Thomas Brown Craighead
Thomas B. Craighead was a 1775 “New Light” graduate of the College of New Jersey (now Princeton). He became Nashville's first minister when James Robertson and other pioneering settlers invited him to the Cumberland region to establish a Presbyterian church and school. The residents promised to purchase 640 acres of land for his use and pay him 50 pounds, about $125, annually for three years. Like most frontier areas, the Cumberland region was characterized by profanity, drunkenness, and crime and offered very little in the way of religion. Before coming to Nashville, Craighead had held preaching engagements in South Carolina, North Carolina, and Virginia, and he began his Nashville career shortly after his arrival by mounting a stump and preaching to all who would listen. Although Craighead arrived in Nashville in 1785, however, the Presbyterians did not formally organize a church there until 1814. In addition to preaching, Craighead also established Davidson Academy, chartered by the legislature of North Carolina in 1786. Like other schools of the period, Davidson emphasized classical education, with heavy emphasis on Greek and Latin. The enrollment remained small.

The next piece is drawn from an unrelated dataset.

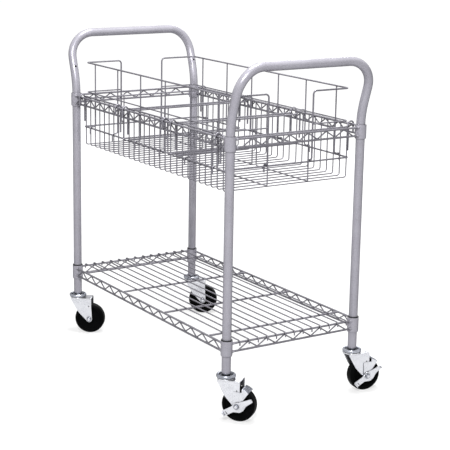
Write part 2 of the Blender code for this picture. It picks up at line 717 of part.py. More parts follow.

Although described as calm, sober, even eloquent in his preaching, Craighead conducted a ministry often controversial with Presbyterians as well as other denominations. Other ministers chastised him, and leaders of his own church admonished him for his “liberal beliefs.” During a period of religious revivals, when emotion sometimes overcame common sense, Craighead challenged his listeners to think. Craighead denied the Augustinian doctrine of total depravity and gave man some responsibility for his own destiny. He believed in “freedom of the will” and denied original sin, arguing that sin was a thing of will and not of nature. He relegated “Divine Grace” to a secondary role by asserting that the human will must take the initiative in determining salvation. Few frontier Christians accepted his controversial views, and in 1811 his own synod suspended his ministry. Despite this action, Craighead continued to teach and preach, and in 1824 the Assembly of the Presbyterian Church restored him to the ministry.
Shortly after his vindication, Craighead, suffering from the misfortunes of poverty, ill health, and blindness, died at Spring Hill, where he had lived since his arrival in Nashville. He was buried near his home and school. At the time of his death, friends and colleagues remembered him as a scholar, an independent thinker, and a man of dauntless courage.